(Entries with parts and joints)
■ ■ ■

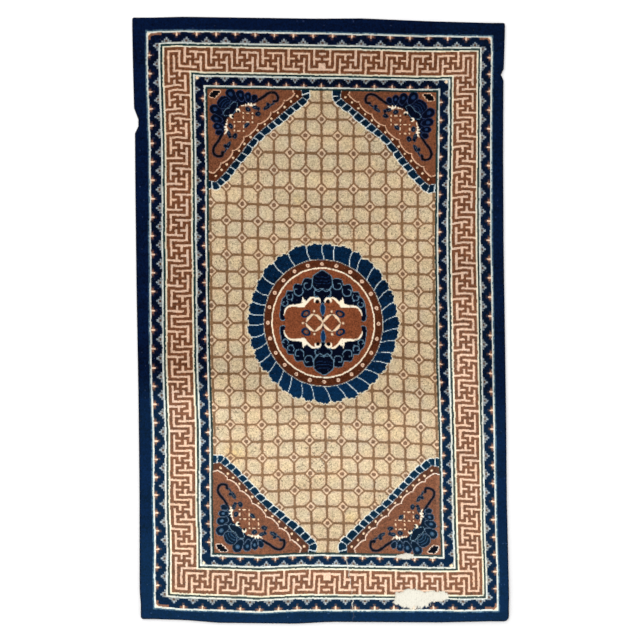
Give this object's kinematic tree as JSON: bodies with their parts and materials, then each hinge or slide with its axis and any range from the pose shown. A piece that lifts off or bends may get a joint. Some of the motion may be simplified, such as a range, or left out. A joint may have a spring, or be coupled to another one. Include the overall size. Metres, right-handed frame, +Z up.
{
  "type": "chinese rug",
  "caption": "Flat rectangular hand-knotted wool pile rug with uneven edges, a round medallion, corner pieces and a key-fret border, worn bare in places.",
  "frame": {"origin": "centre of the underside of the bounding box, on the floor the rug lies on", "axes": "+Z up, +Y along the rug's length, +X across its width"},
  "size_m": [1.2427, 2.0001, 0.0115],
  "materials": {
    "wool_pile": "matt cut wool pile, tan field with navy, rust and cream pattern"
  },
  "bodies": {
    "root": {"rug": "wool_pile"}
  },
  "joints": []
}
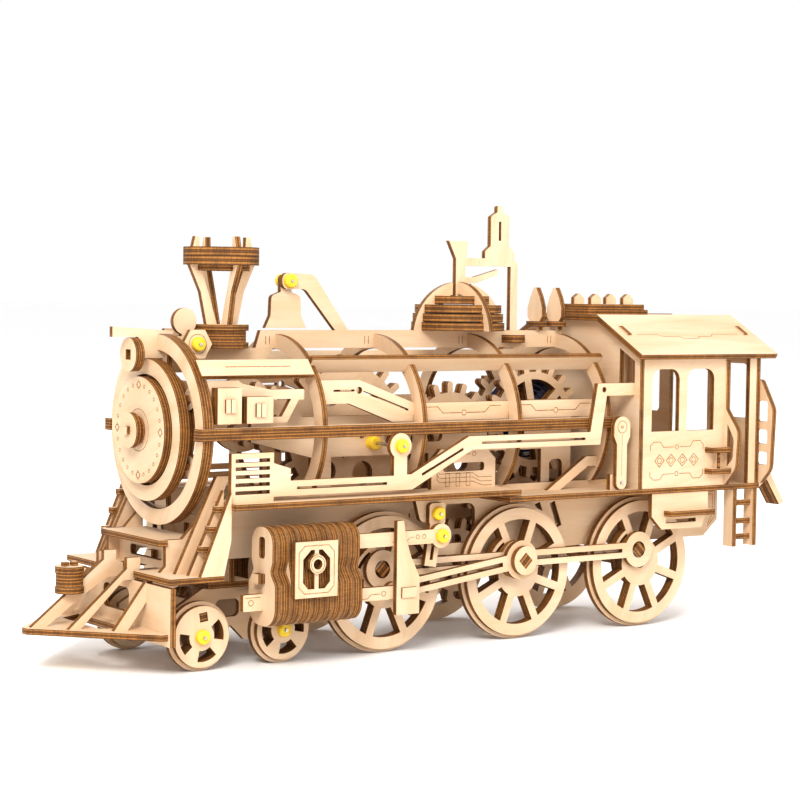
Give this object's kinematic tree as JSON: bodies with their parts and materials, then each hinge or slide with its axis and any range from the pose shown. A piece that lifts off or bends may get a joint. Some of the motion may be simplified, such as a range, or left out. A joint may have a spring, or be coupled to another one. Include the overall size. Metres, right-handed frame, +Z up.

■ ■ ■

_What you will do_
Repeat every entry exactly as written above.

_Finished answer_
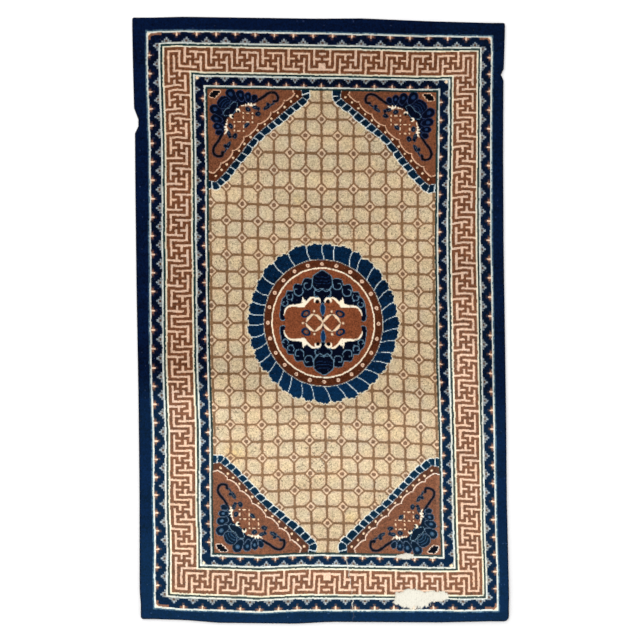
Give this object's kinematic tree as JSON: bodies with their parts and materials, then each hinge or slide with its axis and any range from the pose shown. A piece that lifts off or bends may get a joint. Some of the motion may be simplified, such as a range, or left out. A joint may have a spring, or be coupled to another one. Include the overall size. Metres, right-handed frame, +Z up.
{
  "type": "chinese rug",
  "caption": "Flat rectangular hand-knotted wool pile rug with uneven edges, a round medallion, corner pieces and a key-fret border, worn bare in places.",
  "frame": {"origin": "centre of the underside of the bounding box, on the floor the rug lies on", "axes": "+Z up, +Y along the rug's length, +X across its width"},
  "size_m": [1.2427, 2.0001, 0.0115],
  "materials": {
    "wool_pile": "matt cut wool pile, tan field with navy, rust and cream pattern"
  },
  "bodies": {
    "root": {"rug": "wool_pile"}
  },
  "joints": []
}
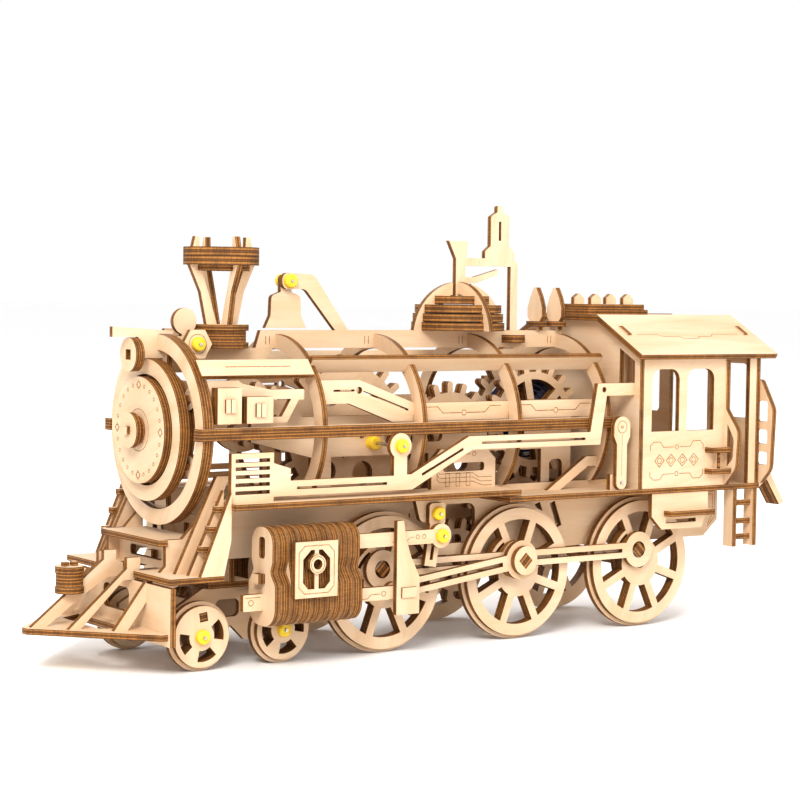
Give this object's kinematic tree as JSON: bodies with their parts and materials, then each hinge or slide with its axis and any range from the pose shown. A piece that lifts off or bends may get a joint. Some of the motion may be simplified, such as a range, or left out. A joint may have a spring, or be coupled to another one. Include the overall size. Metres, right-handed frame, +Z up.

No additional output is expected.